--- Begin ---

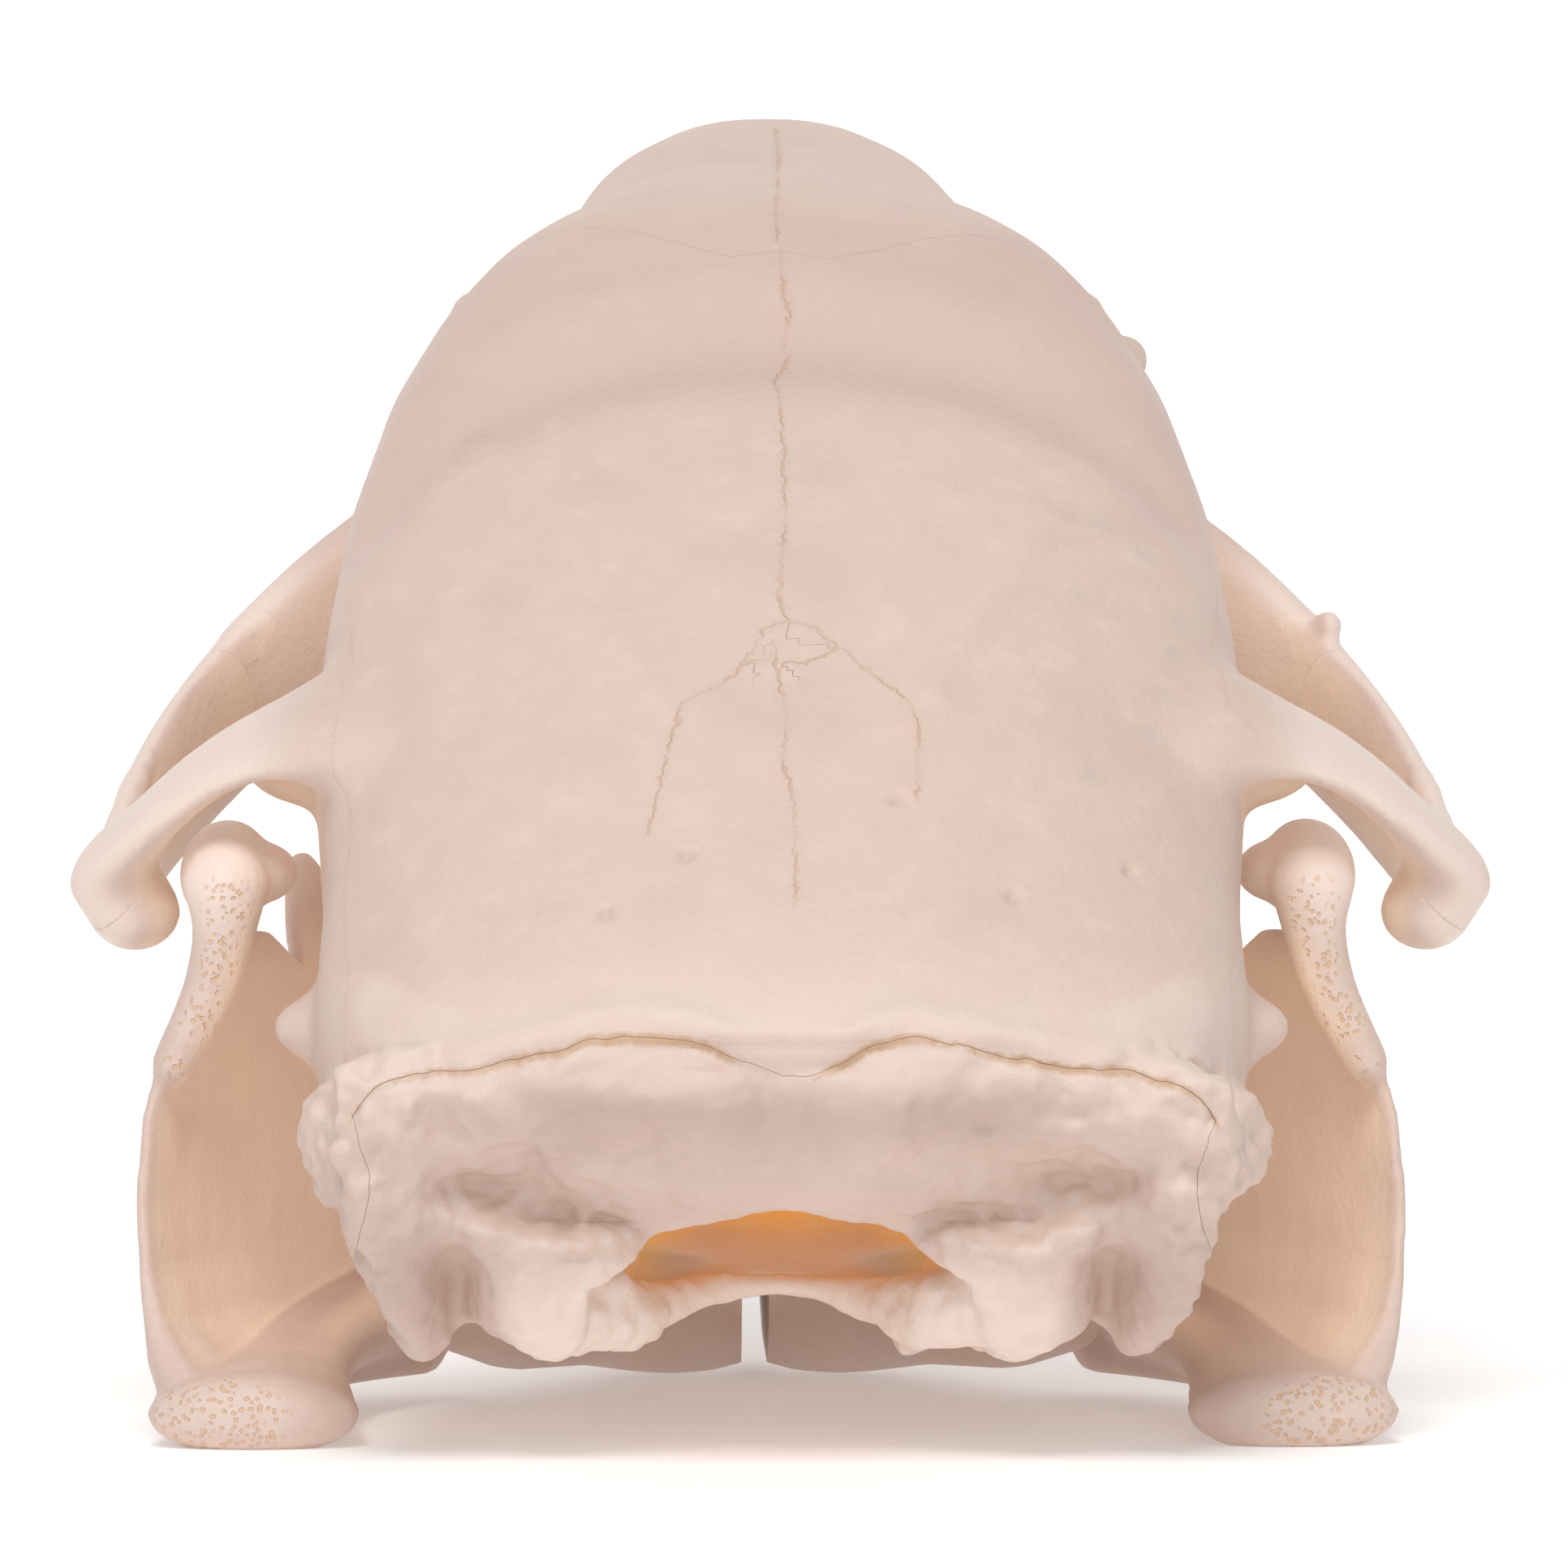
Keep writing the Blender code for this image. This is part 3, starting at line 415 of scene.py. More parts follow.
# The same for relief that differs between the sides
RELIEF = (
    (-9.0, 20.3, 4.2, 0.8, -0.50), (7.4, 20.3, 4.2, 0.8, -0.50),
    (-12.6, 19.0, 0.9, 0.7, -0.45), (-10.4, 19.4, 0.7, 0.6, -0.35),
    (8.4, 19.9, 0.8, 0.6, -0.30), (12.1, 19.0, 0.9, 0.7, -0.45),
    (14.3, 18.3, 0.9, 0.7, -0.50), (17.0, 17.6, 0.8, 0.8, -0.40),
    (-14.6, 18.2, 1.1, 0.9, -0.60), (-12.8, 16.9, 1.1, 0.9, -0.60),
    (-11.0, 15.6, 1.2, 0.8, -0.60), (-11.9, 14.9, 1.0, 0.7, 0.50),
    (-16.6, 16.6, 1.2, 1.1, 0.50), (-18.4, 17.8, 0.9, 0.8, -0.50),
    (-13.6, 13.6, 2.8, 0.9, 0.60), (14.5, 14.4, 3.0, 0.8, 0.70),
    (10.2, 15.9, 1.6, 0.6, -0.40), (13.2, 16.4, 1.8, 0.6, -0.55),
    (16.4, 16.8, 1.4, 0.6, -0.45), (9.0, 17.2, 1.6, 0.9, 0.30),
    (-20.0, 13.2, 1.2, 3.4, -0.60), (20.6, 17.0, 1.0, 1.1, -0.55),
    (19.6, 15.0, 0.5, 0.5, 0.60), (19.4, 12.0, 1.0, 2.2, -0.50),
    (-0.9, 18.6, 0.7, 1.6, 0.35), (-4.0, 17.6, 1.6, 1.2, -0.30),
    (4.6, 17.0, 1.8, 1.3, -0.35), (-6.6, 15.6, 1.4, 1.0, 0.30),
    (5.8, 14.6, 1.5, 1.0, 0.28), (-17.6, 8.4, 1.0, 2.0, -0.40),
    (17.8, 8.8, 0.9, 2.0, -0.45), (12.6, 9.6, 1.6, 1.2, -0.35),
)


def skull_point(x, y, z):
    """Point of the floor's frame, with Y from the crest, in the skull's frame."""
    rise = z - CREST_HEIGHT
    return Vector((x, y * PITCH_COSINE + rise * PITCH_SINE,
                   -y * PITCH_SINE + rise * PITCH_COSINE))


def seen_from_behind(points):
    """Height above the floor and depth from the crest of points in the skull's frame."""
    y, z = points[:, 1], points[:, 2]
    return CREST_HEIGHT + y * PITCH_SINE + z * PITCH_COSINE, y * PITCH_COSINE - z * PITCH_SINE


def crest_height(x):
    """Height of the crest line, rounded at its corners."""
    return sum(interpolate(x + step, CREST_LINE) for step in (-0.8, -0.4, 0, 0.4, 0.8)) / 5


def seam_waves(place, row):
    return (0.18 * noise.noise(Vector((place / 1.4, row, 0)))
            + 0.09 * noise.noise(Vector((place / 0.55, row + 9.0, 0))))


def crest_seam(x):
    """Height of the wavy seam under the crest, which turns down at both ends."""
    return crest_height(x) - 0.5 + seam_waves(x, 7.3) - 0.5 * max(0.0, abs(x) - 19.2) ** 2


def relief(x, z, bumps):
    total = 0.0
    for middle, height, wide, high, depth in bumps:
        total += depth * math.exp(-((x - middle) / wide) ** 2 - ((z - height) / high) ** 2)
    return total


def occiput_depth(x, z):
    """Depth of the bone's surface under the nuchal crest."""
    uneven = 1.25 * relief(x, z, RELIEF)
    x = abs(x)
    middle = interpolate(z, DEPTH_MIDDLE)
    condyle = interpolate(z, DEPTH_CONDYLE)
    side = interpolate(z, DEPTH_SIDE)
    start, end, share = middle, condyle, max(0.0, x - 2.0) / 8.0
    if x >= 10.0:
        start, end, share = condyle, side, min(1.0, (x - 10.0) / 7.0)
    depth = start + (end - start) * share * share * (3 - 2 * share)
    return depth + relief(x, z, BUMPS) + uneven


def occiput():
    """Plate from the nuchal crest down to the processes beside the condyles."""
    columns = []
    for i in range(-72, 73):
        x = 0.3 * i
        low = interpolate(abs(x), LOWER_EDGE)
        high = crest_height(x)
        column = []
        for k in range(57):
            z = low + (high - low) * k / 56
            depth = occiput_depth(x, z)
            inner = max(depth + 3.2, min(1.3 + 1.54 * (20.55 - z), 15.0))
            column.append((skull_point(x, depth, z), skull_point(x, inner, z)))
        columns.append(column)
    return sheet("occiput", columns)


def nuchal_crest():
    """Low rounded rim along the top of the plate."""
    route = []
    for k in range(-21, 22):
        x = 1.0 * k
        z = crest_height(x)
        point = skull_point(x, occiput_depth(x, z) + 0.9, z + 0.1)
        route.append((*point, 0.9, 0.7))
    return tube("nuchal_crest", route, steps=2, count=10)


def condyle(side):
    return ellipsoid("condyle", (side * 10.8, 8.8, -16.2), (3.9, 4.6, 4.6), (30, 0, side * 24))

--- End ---

REQUIRED WORK → Each line above must be reproduced exactly as it stands.

TASK SOLUTION →
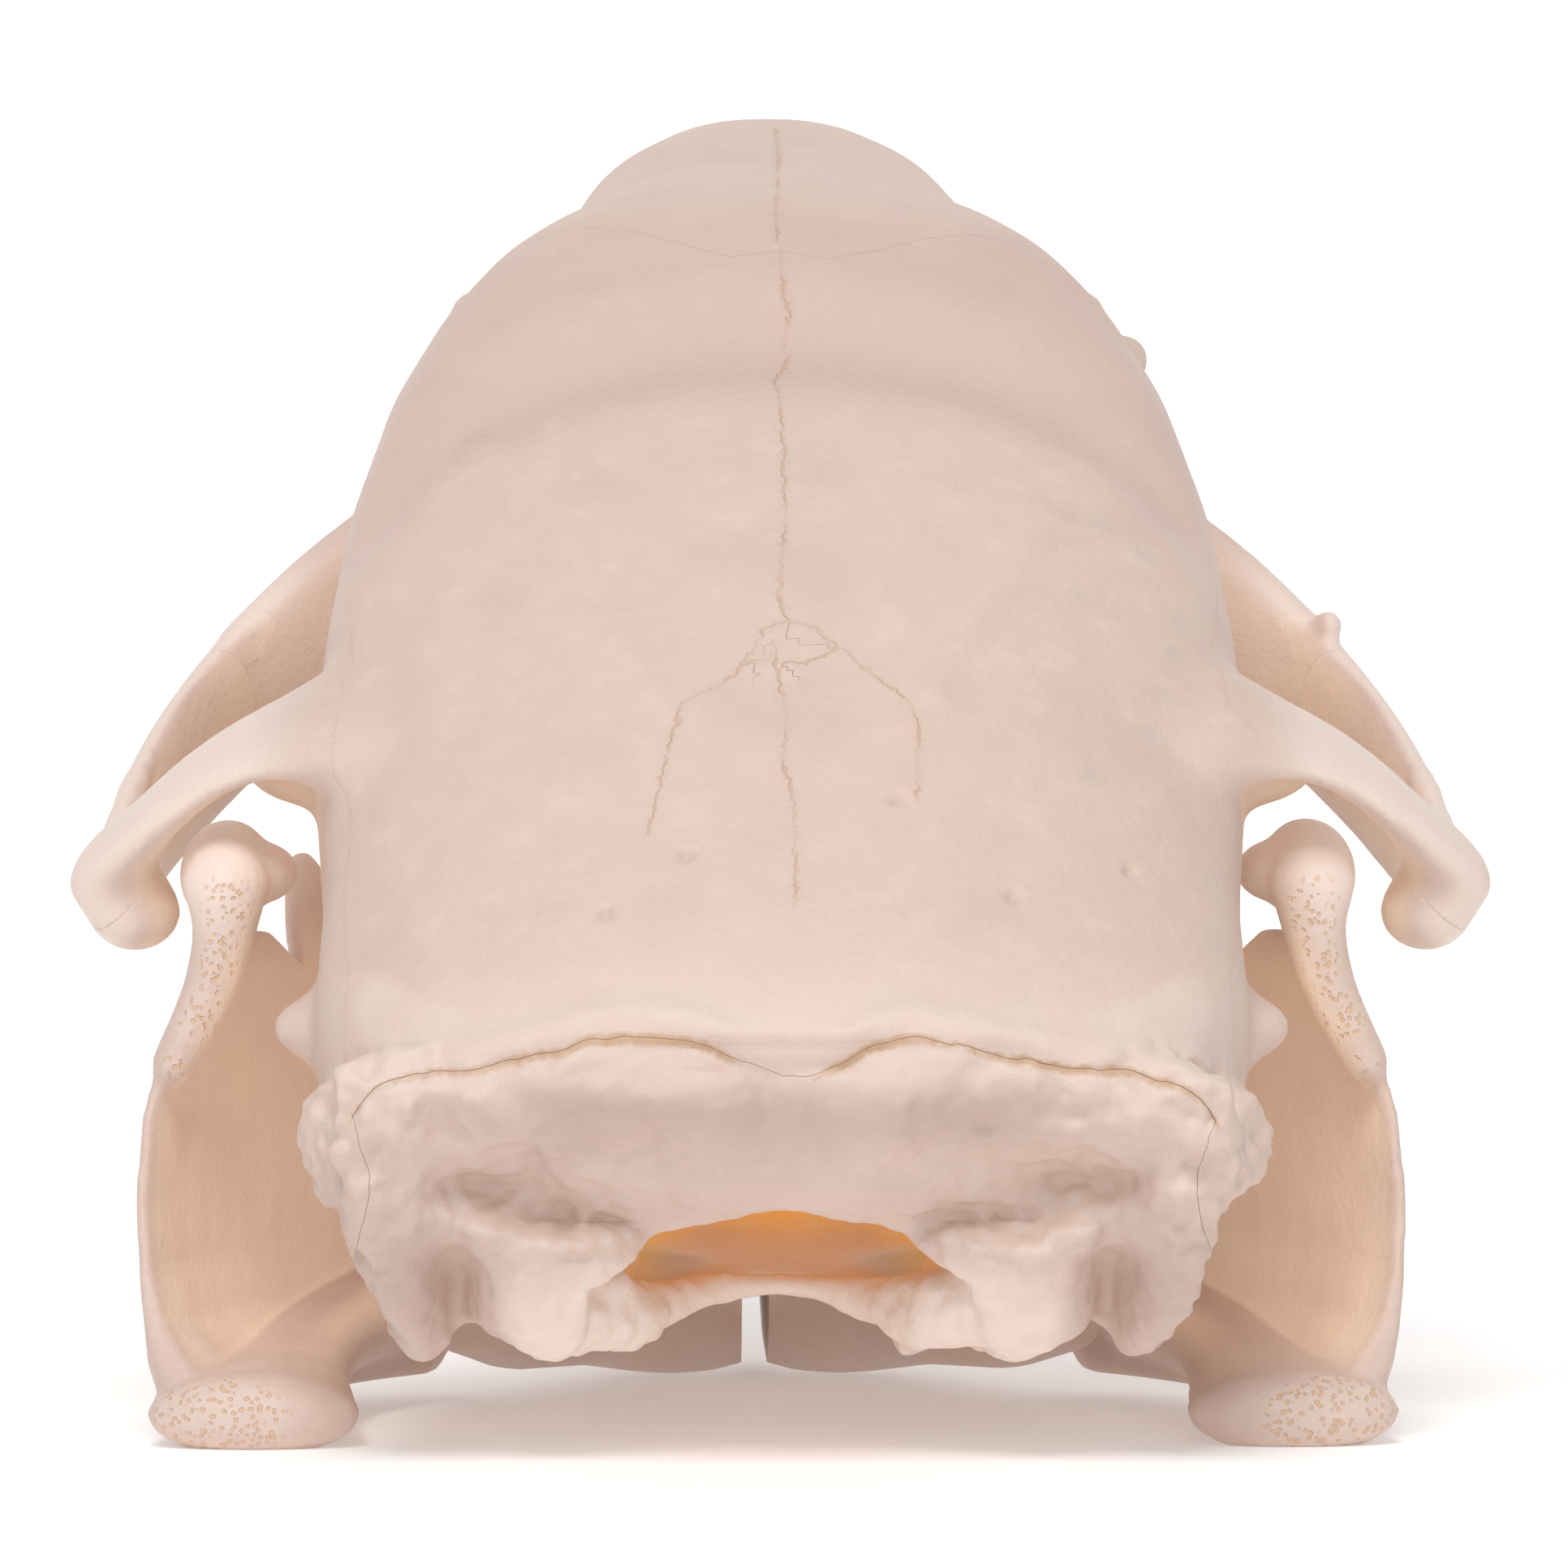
Keep writing the Blender code for this image. This is part 3, starting at line 415 of scene.py. More parts follow.
# The same for relief that differs between the sides
RELIEF = (
    (-9.0, 20.3, 4.2, 0.8, -0.50), (7.4, 20.3, 4.2, 0.8, -0.50),
    (-12.6, 19.0, 0.9, 0.7, -0.45), (-10.4, 19.4, 0.7, 0.6, -0.35),
    (8.4, 19.9, 0.8, 0.6, -0.30), (12.1, 19.0, 0.9, 0.7, -0.45),
    (14.3, 18.3, 0.9, 0.7, -0.50), (17.0, 17.6, 0.8, 0.8, -0.40),
    (-14.6, 18.2, 1.1, 0.9, -0.60), (-12.8, 16.9, 1.1, 0.9, -0.60),
    (-11.0, 15.6, 1.2, 0.8, -0.60), (-11.9, 14.9, 1.0, 0.7, 0.50),
    (-16.6, 16.6, 1.2, 1.1, 0.50), (-18.4, 17.8, 0.9, 0.8, -0.50),
    (-13.6, 13.6, 2.8, 0.9, 0.60), (14.5, 14.4, 3.0, 0.8, 0.70),
    (10.2, 15.9, 1.6, 0.6, -0.40), (13.2, 16.4, 1.8, 0.6, -0.55),
    (16.4, 16.8, 1.4, 0.6, -0.45), (9.0, 17.2, 1.6, 0.9, 0.30),
    (-20.0, 13.2, 1.2, 3.4, -0.60), (20.6, 17.0, 1.0, 1.1, -0.55),
    (19.6, 15.0, 0.5, 0.5, 0.60), (19.4, 12.0, 1.0, 2.2, -0.50),
    (-0.9, 18.6, 0.7, 1.6, 0.35), (-4.0, 17.6, 1.6, 1.2, -0.30),
    (4.6, 17.0, 1.8, 1.3, -0.35), (-6.6, 15.6, 1.4, 1.0, 0.30),
    (5.8, 14.6, 1.5, 1.0, 0.28), (-17.6, 8.4, 1.0, 2.0, -0.40),
    (17.8, 8.8, 0.9, 2.0, -0.45), (12.6, 9.6, 1.6, 1.2, -0.35),
)


def skull_point(x, y, z):
    """Point of the floor's frame, with Y from the crest, in the skull's frame."""
    rise = z - CREST_HEIGHT
    return Vector((x, y * PITCH_COSINE + rise * PITCH_SINE,
                   -y * PITCH_SINE + rise * PITCH_COSINE))


def seen_from_behind(points):
    """Height above the floor and depth from the crest of points in the skull's frame."""
    y, z = points[:, 1], points[:, 2]
    return CREST_HEIGHT + y * PITCH_SINE + z * PITCH_COSINE, y * PITCH_COSINE - z * PITCH_SINE


def crest_height(x):
    """Height of the crest line, rounded at its corners."""
    return sum(interpolate(x + step, CREST_LINE) for step in (-0.8, -0.4, 0, 0.4, 0.8)) / 5


def seam_waves(place, row):
    return (0.18 * noise.noise(Vector((place / 1.4, row, 0)))
            + 0.09 * noise.noise(Vector((place / 0.55, row + 9.0, 0))))


def crest_seam(x):
    """Height of the wavy seam under the crest, which turns down at both ends."""
    return crest_height(x) - 0.5 + seam_waves(x, 7.3) - 0.5 * max(0.0, abs(x) - 19.2) ** 2


def relief(x, z, bumps):
    total = 0.0
    for middle, height, wide, high, depth in bumps:
        total += depth * math.exp(-((x - middle) / wide) ** 2 - ((z - height) / high) ** 2)
    return total


def occiput_depth(x, z):
    """Depth of the bone's surface under the nuchal crest."""
    uneven = 1.25 * relief(x, z, RELIEF)
    x = abs(x)
    middle = interpolate(z, DEPTH_MIDDLE)
    condyle = interpolate(z, DEPTH_CONDYLE)
    side = interpolate(z, DEPTH_SIDE)
    start, end, share = middle, condyle, max(0.0, x - 2.0) / 8.0
    if x >= 10.0:
        start, end, share = condyle, side, min(1.0, (x - 10.0) / 7.0)
    depth = start + (end - start) * share * share * (3 - 2 * share)
    return depth + relief(x, z, BUMPS) + uneven


def occiput():
    """Plate from the nuchal crest down to the processes beside the condyles."""
    columns = []
    for i in range(-72, 73):
        x = 0.3 * i
        low = interpolate(abs(x), LOWER_EDGE)
        high = crest_height(x)
        column = []
        for k in range(57):
            z = low + (high - low) * k / 56
            depth = occiput_depth(x, z)
            inner = max(depth + 3.2, min(1.3 + 1.54 * (20.55 - z), 15.0))
            column.append((skull_point(x, depth, z), skull_point(x, inner, z)))
        columns.append(column)
    return sheet("occiput", columns)


def nuchal_crest():
    """Low rounded rim along the top of the plate."""
    route = []
    for k in range(-21, 22):
        x = 1.0 * k
        z = crest_height(x)
        point = skull_point(x, occiput_depth(x, z) + 0.9, z + 0.1)
        route.append((*point, 0.9, 0.7))
    return tube("nuchal_crest", route, steps=2, count=10)


def condyle(side):
    return ellipsoid("condyle", (side * 10.8, 8.8, -16.2), (3.9, 4.6, 4.6), (30, 0, side * 24))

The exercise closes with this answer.